Has Warrior Soul manifested its goal? What’s the person in your audience getting then?

KORY: When, I’m playing the stage I want to be on, the people there are learning about performance, about society, about what’s going on, and he has what he believes.

And if Warrior Soul was an entity, to be a bit surreal and abstract, when has the Warrior won?

KORY: That’s a good question – I’ve never been close enough to find out. Yet. I’d visualise, people clapping, everybody in love, everybody having a great time. I’m not trying to deliver some sort of cosmic message, what I’m trying to do is shake my arse, and throw myself round, sing some cool shit, and I give you my soul, you give me your money! I wanna love everyone - I think what I want is, people need someone sometimes to stand up, but I can’t do that right now and so I’m the misfit guy, who just got picked on and is still kicking them back and saying, f*** you, still, I didn’t turn into Bon Jovi!
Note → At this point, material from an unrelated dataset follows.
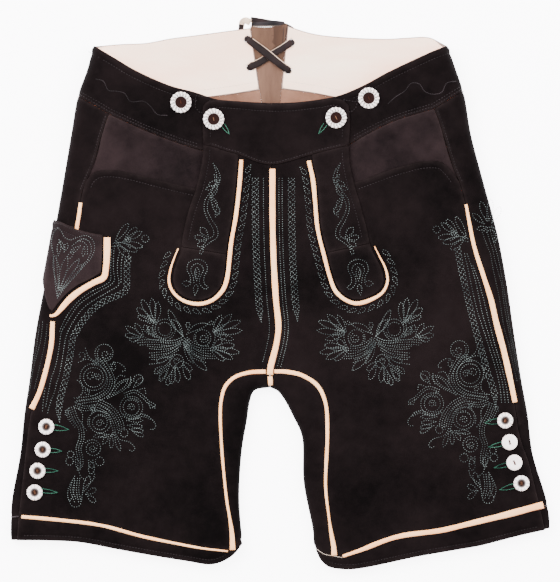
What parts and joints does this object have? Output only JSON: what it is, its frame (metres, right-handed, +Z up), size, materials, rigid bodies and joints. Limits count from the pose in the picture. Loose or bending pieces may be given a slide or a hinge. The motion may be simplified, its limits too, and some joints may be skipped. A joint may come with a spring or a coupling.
{
  "type": "leather shorts",
  "caption": "Short dark suede trousers with a drop-front flap, cream piping, buttoned leg slits, a side knife pocket and a laced back, lying flat.",
  "frame": {"origin": "centre of the garment's box, on the surface it lies on", "axes": "+X to the wearer's left, +Y to the waist, +Z up from the surface, out of the garment's front"},
  "size_m": [0.594, 0.6083, 0.0262],
  "materials": {
    "suede_dark": "dark brown-black suede",
    "suede_facing": "dark suede, a little lighter",
    "piping_cream": "smooth cream leather strip",
    "lining_cream": "smooth cream leather lining",
    "suede_brown": "brown flesh side",
    "lace_brown": "dark lace leather",
    "horn": "pale polished horn"
  },
  "bodies": {
    "root": {"front_leg_right": "suede_dark", "back_leg_right": "suede_dark", "hem_band_right": "suede_dark", "waistband_right": "suede_dark", "waistband_lining_right": "lining_cream", "pocket_facing_right": "suede_facing", "flap_strip_right": "suede_dark", "flap_tongue_right": "suede_dark", "piping_flap_right": "piping_cream", "front_leg_left": "suede_dark", "back_leg_left": "suede_dark", "hem_band_left": "suede_dark", "waistband_left": "suede_dark", "waistband_lining_left": "lining_cream", "pocket_facing_left": "suede_facing", "flap_strip_left": "suede_dark", "flap_tongue_left": "suede_dark", "piping_flap_left": "piping_cream", "flap_band": "suede_dark", "knife_pocket": "suede_facing", "back_gusset": "suede_brown", "back_lace": "lace_brown", "piping_centre_front": "piping_cream", "piping_crotch": "piping_cream", "piping_inseam_right": "piping_cream", "piping_inseam_left": "piping_cream", "piping_side_right_top": "piping_cream", "piping_side_right": "piping_cream", "piping_side_left": "piping_cream", "piping_hem_right": "piping_cream", "piping_hem_left": "piping_cream", "piping_knife_pocket": "piping_cream", "button_waist_right": "horn", "button_waist_left": "horn", "button_flap_right": "horn", "button_flap_left": "horn", "button_leg_right_1": "horn", "button_leg_right_2": "horn", "button_leg_right_3": "horn", "button_leg_right_4": "horn", "button_leg_left_1": "horn", "button_leg_left_2": "horn", "button_leg_left_3": "horn", "button_leg_left_4": "horn"}
  },
  "joints": []
}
There’s like, the politically aware band, the hedonist band, the whingey "life hurts me" band, and what I love about Warrior Soul is you transcend those boundaries, you have the attitude and yet you feel and you say f*** you, and you don’t get sliced into focus group categories, or a single facet.

KORY: I just write about, whatever I f***ing feel like, so yeah! But transcending the boundaries, yeah, (laughs) you can write that one down.

Thank you very much, Kory Clarke.
 

So, Kory would still NOT get up onto his goddamn pedestal, where he belongs by right but from which so many of his peers, his partners in grime, have fallen so hard, and so permanently. But then, Warrior Soul has never been about preaching and leading in the first place – they take away our excuses for living the half-life, the safe-life, exactly by not being superhuman/subhuman cartoon cliches. In an age where our very identity is a commodity licensed back to us (via a smartcard) from the state, we all need to hear this more than ever, rather than handing off onto selected heroes to numb us into complacency, and make all our desires into a niche market.

The songs Warrior Soul pushed into our consciousness, songs like Superpower Dreamland, The Losers, The Wasteland, are more relevant now than ever, and if that seems at odds with most of radio’s sugary daytime airwave Prozac, or the "one issue band" that died off when we outgrew that issue (Zack De la Rocha, I'm talking to you - the internet machine being the greatest freedom tool yet invented - so, duh) then that is exactly why Warrior Soul are a band we need more now than ever.

And a little while after that brief chat, this amazing rock n’ roll band played one of the finest rock shows I’ve ever seen, proving that in the end, the best way to mess the "powers that be" is to simply be human, be yourself, and not give up.